(Entries with parts and joints)
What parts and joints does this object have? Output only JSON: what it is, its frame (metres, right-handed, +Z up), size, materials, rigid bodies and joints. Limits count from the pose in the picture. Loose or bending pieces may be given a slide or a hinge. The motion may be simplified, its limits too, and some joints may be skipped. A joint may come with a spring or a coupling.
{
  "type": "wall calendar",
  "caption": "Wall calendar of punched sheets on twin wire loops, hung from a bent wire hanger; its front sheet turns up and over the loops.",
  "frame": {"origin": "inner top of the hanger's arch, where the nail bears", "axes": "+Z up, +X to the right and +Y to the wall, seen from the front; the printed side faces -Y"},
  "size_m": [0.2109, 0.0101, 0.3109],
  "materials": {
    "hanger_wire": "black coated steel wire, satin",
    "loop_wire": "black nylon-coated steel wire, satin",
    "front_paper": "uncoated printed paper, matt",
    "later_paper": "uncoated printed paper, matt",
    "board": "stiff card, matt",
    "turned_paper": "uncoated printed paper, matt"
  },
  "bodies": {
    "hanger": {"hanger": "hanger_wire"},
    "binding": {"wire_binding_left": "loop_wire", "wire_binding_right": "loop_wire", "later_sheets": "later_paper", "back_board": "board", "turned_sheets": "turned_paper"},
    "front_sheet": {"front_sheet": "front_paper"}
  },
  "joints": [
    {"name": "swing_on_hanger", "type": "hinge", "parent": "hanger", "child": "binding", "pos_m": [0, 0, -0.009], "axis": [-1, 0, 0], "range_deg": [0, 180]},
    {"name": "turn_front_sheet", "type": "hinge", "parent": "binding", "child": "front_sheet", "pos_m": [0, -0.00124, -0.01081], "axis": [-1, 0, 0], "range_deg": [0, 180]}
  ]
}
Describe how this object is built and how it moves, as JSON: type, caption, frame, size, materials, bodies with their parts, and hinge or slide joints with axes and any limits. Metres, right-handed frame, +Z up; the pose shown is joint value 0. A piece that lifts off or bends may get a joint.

== Description of the task ==
Retype the material in full, character for character.

== Solution for this task ==
What parts and joints does this object have? Output only JSON: what it is, its frame (metres, right-handed, +Z up), size, materials, rigid bodies and joints. Limits count from the pose in the picture. Loose or bending pieces may be given a slide or a hinge. The motion may be simplified, its limits too, and some joints may be skipped. A joint may come with a spring or a coupling.
{
  "type": "wall calendar",
  "caption": "Wall calendar of punched sheets on twin wire loops, hung from a bent wire hanger; its front sheet turns up and over the loops.",
  "frame": {"origin": "inner top of the hanger's arch, where the nail bears", "axes": "+Z up, +X to the right and +Y to the wall, seen from the front; the printed side faces -Y"},
  "size_m": [0.2109, 0.0101, 0.3109],
  "materials": {
    "hanger_wire": "black coated steel wire, satin",
    "loop_wire": "black nylon-coated steel wire, satin",
    "front_paper": "uncoated printed paper, matt",
    "later_paper": "uncoated printed paper, matt",
    "board": "stiff card, matt",
    "turned_paper": "uncoated printed paper, matt"
  },
  "bodies": {
    "hanger": {"hanger": "hanger_wire"},
    "binding": {"wire_binding_left": "loop_wire", "wire_binding_right": "loop_wire", "later_sheets": "later_paper", "back_board": "board", "turned_sheets": "turned_paper"},
    "front_sheet": {"front_sheet": "front_paper"}
  },
  "joints": [
    {"name": "swing_on_hanger", "type": "hinge", "parent": "hanger", "child": "binding", "pos_m": [0, 0, -0.009], "axis": [-1, 0, 0], "range_deg": [0, 180]},
    {"name": "turn_front_sheet", "type": "hinge", "parent": "binding", "child": "front_sheet", "pos_m": [0, -0.00124, -0.01081], "axis": [-1, 0, 0], "range_deg": [0, 180]}
  ]
}
Describe how this object is built and how it moves, as JSON: type, caption, frame, size, materials, bodies with their parts, and hinge or slide joints with axes and any limits. Metres, right-handed frame, +Z up; the pose shown is joint value 0. A piece that lifts off or bends may get a joint.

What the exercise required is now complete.